How the reads are made
The daily price is the easy part. Every tracker has it. What sets one booster box apart from another is the read on top of the price: where it sits in its print cycle, whether supply is tightening, what scarcity is doing to the number. This page is the index to how those reads are made.
Each one is built from data that already moves every day, read the same way everywhere it appears, so the chip on a product page can't disagree with the basket on the index page or the board on the supply outlook.
Open vs Hold
What a booster box is worth cracked open today versus held sealed. Both are averages across many boxes, with the realistic spread shown alongside, so you can see which way the math leans before you decide to rip or to keep it shrink-wrapped.
Reprint risk
How much more printing a product still faces. Low risk means little new supply is coming to cap the price, a tailwind for anyone holding sealed.

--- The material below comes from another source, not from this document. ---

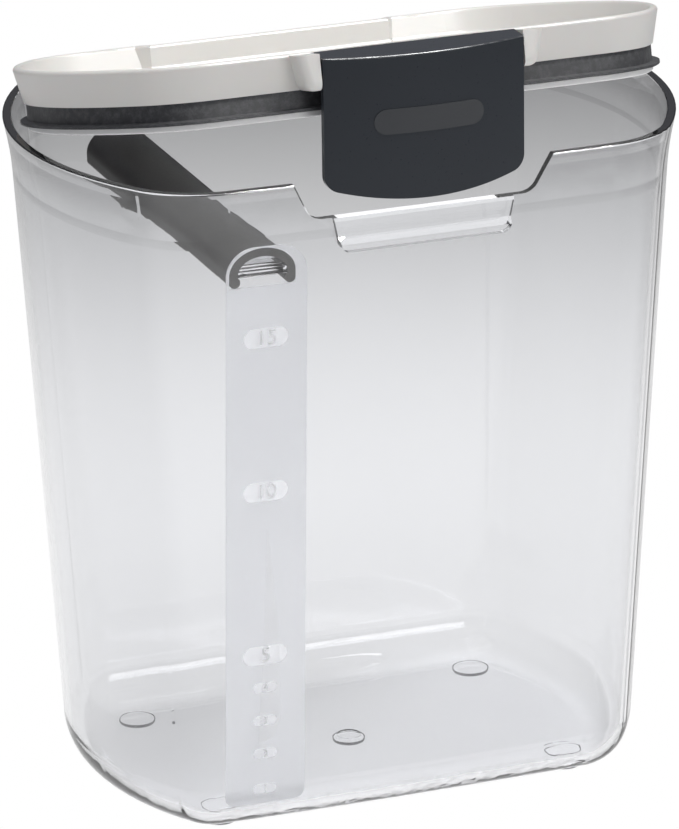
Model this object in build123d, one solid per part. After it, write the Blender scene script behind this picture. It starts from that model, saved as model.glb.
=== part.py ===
"""Clear dry-food storage bin: tinted tub, levelling bar, hinged white lid with seal, and front latch.

Units are millimetres.  +Z is up, -Y is the front (latch side), and the origin is the centre of the base.
The lid is modelled closed and level, then swung open about the hinge.  The latch is modelled hanging plumb.
"""

from build123d import *
import math
import os

# ---- tub ---------------------------------------------------------------------------------------
RIM_Z = 216.0
WALL_HALF_X = 90.8          # to the corner arcs, at rim height, before the side bow
WALL_HALF_Y = 72.7
WALL_CORNER = 30.0
BOW_FRONT = 0.93
BOW_SIDE = 12.3
DRAFT_DEG = 3.4
FLARE_Z = 206.0
FLARE_OUT = 1.66
FLARE_BLEND = 104.0
RIM_EDGE = 0.5
WALL_T = 2.3
RIM_T = 2.8
FOOT_LIFT = 1.2
FLOOR_T = 3.0
FOOT_FILLET = 15.7
FOOT_R = 6.0
FOOT_X = 58.5
FOOT_Y = 40.5
FOOT_EDGE = 0.5
GATE_R = 5.25
GATE_DISH_R = 3.9
GATE_DISH = 0.5

NOTCH_TOP_HALF = 41.9
NOTCH_FLOOR_HALF = 35.8    # where the sloping side would meet the notch floor
NOTCH_Z = 203.8
NOTCH_CORNER = 5.5

TAB_TOP_HALF = 29.2
TAB_LOW_HALF = 27.0
TAB_Z = 193.2
TAB_LIP_Z = 196.6
TAB_FACE_Y = -73.5
TAB_LIP_Y = -75.3
TAB_CORNER = 3.0

# ---- levelling bar and measuring strip -----------------------------------------------------------
BAR_X0 = -61.1
BAR_X1 = -40.2
BAR_Z0 = 184.2
BAR_Z1 = 196.2
BAR_ARCH_Z = 188.2
BAR_T = 2.6
BAR_TOE_R = 1.7
REST_Z0 = 187.4
REST_Z1 = 191.6
REST_FLUTES = 4
REST_FLUTE_R = 0.7
REST_FLUTE_OFF = 0.3
REST_REACH = 7.0
STRIP_X0 = -62.0
STRIP_X1 = -36.5
STRIP_Z0 = 11.0
STRIP_Z1 = 196.6
STRIP_TOP_CORNER = 9.0
STRIP_LOW_CORNER = 3.0
STRIP_T = 0.7
FIT_GAP = 0.12
SEAT_GAP = 0.05

# ---- lid, in its closed position -----------------------------------------------------------------
HINGE_Y = 72.5
HINGE_Z = 216.0
LID_OPEN_DEG = 13.7
LID_Z = 209.3               # underside of the shell when closed
SHELL_H = 11.2
SHELL_TOP_INSET = 2.5       # from the tub's wall outline at rim height
SHELL_LOW_INSET = 5.1
SHELL_WALL = 2.6
SHELL_FLOOR = 2.8
SHELL_EDGE = 1.1
PINCH_HALF_IN = 38.0
PINCH_HALF_OUT = 46.0
PINCH_Y = 64.2
SEAL_BAND_INSET = 5.8
SEAL_LIP_INSET = 3.5
SEAL_INNER_INSET = 8.8
SEAL_BAND_H = 5.2
SEAL_LIP_LOW = 6.6
SEAL_LIP_T = 1.0
BASE_CORE_INSET = 9.1
BASE_RIM_INSET = 5.7
BASE_LOW = 8.4
BASE_POCKET_INSET = 12.0
BASE_POCKET = 5.5

# ---- hinge ---------------------------------------------------------------------------------------
HINGE_PIN_R = 1.5
PIN_CLEAR = 0.05
KNUCKLE_R = 3.2
KNUCKLE_HALF = 26.0
LUG_X0 = 26.6
LUG_X1 = 34.0
LUG_LOW_Z = 203.0
BACK_CUT_Z = 211.4

# ---- latch ---------------------------------------------------------------------------------------
PIVOT_Y = -74.4             # pivot in the closed lid
PIVOT_Z = 217.5
LATCH_HALF = 32.2
LATCH_ABOVE = 1.95
LATCH_BEHIND = 3.8
LATCH_END_FRONT = 4.1
LATCH_BULGE = 5.1
LATCH_DROP = 43.35          # pivot down to the lowest point
LATCH_SAG = 4.6             # rise of the lower edge towards its ends
LATCH_CORNER = 5.0
LATCH_T = 2.2
LATCH_BLOCK_LOW = 3.6
LATCH_EDGE = 0.6
HOOK_DROP = 24.6
HOOK_T = 3.0
HOOK_HALF = 24.0
HOOK_BACK = 1.5
LATCH_PIN_R = 1.4
LATCH_PIN_HALF = 37.6
EAR_X0 = 32.6
EAR_TOP_X1 = 39.6
EAR_LOW_X1 = 37.0
EAR_TOE = 3.2
EAR_FRONT_Y = -77.4
EAR_LOW = -0.4
BADGE_HALF = 17.6
BADGE_HALF_H = 3.9
BADGE_DROP = 18.6
BADGE_PROUD = 0.25

BIG = 400.0


def bowed_outline(inset, z):
    """Closed outline of eight tangent arcs: bowed long sides, strongly bowed ends and round corners."""
    half_x = WALL_HALF_X - inset
    half_y = WALL_HALF_Y - inset
    corner = WALL_CORNER - inset
    cx = half_x - corner
    cy = half_y - corner - BOW_FRONT
    front_r = (cx**2 + BOW_FRONT**2) / (2 * BOW_FRONT) + corner
    side_r = (cy**2 + BOW_SIDE**2) / (2 * BOW_SIDE) + corner
    end_x = half_x + BOW_SIDE
    to_front = Vector(cx, -cy - (front_r - half_y)).normalized()
    to_side = Vector(cx - (end_x - side_r), -cy).normalized()
    mid = (to_front + to_side).normalized()
    centre = Vector(cx, -cy)
    on_front = centre + to_front * corner
    on_side = centre + to_side * corner
    on_mid = centre + mid * corner

    def at(p, sx, sy):
        return (p.X * sx, p.Y * sy, z)

    edges = [
        ThreePointArc(at(on_front, -1, 1), (0, -half_y, z), at(on_front, 1, 1)),
        ThreePointArc(at(on_front, 1, 1), at(on_mid, 1, 1), at(on_side, 1, 1)),
        ThreePointArc(at(on_side, 1, 1), (end_x, 0, z), at(on_side, 1, -1)),
        ThreePointArc(at(on_side, 1, -1), at(on_mid, 1, -1), at(on_front, 1, -1)),
        ThreePointArc(at(on_front, 1, -1), (0, half_y, z), at(on_front, -1, -1)),
        ThreePointArc(at(on_front, -1, -1), at(on_mid, -1, -1), at(on_side, -1, -1)),
        ThreePointArc(at(on_side, -1, -1), (-end_x, 0, z), at(on_side, -1, 1)),
        ThreePointArc(at(on_side, -1, 1), at(on_mid, -1, 1), at(on_front, -1, 1)),
    ]
    return make_face(edges)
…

It reads the print cycle against how the market is pricing the product right now.
The Signal
The one-line outlook every product carries: Scarcity tailwind, Balanced, Supply headwind, or Too early to call. It pulls together reprint risk, the market's recent price action, and the open-vs-hold read into a single verdict, with every factor that fed it listed underneath. It stays quiet on products with too little history to stand behind.
Supply outlook
A two-sided board of which boxes are getting scarcer against which are heavily supplied, plus a running feed of the products whose supply picture recently shifted. The same reprint-risk read that drives the per-product chip sorts the board.
The indices
One basket for all of sealed, then split by how close each print run is to closing: a Scarcity index for products whose printing has wound down, an In-Print index for those still filling shelves. Era cuts (Vintage, Modern, and per-era slices) sit alongside, benchmarked against the S&P 500.
The honest part
These are directional reads on observed data, not predictions and not financial advice. They tell you how a product is structured and how its price has behaved, not what it will do next. Treat them as a starting point for your own judgment.